**WHAT YOU ARE ASKED TO DO:** Where a line holds "manifold", copy it.

**DATASET CONTENT:**
★ ★ ★ ★

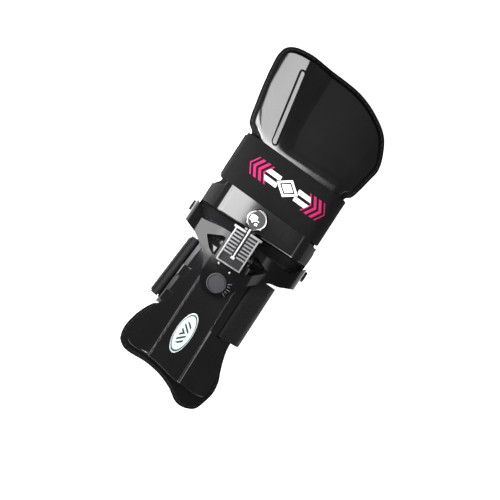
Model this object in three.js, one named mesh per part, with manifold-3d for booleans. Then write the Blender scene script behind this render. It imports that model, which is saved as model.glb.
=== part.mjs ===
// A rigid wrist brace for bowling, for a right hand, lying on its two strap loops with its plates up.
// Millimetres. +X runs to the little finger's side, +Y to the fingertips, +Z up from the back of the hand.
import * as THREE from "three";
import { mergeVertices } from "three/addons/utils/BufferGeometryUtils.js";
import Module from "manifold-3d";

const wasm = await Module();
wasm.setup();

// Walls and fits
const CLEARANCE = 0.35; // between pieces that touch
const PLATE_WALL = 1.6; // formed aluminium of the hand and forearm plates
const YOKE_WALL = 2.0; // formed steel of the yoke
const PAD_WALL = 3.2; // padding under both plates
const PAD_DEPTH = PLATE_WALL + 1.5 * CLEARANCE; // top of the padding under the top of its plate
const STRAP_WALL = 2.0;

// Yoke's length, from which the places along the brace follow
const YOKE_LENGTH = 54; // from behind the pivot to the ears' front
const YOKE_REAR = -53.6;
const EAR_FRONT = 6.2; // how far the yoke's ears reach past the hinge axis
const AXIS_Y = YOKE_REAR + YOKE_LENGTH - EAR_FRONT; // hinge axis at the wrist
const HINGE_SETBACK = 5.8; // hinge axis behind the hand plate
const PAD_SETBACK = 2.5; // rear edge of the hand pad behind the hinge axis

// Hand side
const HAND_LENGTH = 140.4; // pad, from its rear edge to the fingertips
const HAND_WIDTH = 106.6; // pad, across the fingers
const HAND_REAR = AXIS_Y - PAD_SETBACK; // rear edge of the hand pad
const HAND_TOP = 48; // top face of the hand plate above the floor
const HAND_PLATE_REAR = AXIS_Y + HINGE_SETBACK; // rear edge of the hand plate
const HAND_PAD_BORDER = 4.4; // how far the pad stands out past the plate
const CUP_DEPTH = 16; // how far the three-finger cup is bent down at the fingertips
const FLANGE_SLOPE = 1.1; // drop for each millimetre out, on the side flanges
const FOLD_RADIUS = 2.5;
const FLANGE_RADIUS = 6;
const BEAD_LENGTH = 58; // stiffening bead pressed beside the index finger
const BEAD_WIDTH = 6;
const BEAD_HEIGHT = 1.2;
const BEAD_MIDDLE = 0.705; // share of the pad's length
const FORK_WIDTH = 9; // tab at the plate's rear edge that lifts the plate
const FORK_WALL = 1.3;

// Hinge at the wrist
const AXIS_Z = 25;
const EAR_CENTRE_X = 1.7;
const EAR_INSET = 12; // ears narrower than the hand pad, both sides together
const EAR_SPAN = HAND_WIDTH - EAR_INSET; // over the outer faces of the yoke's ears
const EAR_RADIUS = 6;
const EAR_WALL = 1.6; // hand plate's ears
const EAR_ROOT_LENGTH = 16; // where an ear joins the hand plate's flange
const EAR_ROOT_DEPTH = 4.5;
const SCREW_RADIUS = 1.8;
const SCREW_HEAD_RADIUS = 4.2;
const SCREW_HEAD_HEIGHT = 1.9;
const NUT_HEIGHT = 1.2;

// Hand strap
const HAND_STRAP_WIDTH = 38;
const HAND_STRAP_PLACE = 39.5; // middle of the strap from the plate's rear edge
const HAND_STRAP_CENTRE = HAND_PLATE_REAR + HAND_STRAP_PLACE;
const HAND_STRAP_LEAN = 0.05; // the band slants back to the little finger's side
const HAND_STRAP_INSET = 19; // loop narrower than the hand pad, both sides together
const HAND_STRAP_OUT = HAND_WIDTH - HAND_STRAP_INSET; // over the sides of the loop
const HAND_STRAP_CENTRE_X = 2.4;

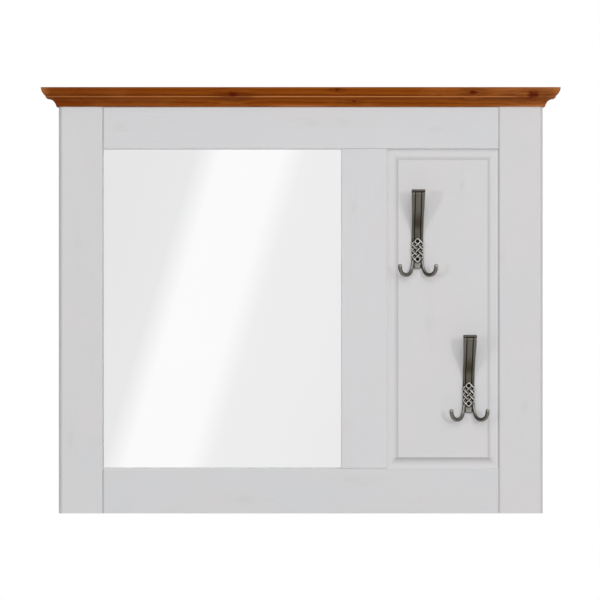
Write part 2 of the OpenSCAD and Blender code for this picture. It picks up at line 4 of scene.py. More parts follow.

★ ★ ★ ★

**RESPONSE TO THE EXERCISE:**
Model this object in three.js, one named mesh per part, with manifold-3d for booleans. Then write the Blender scene script behind this render. It imports that model, which is saved as model.glb.
import Module from "manifold-3d";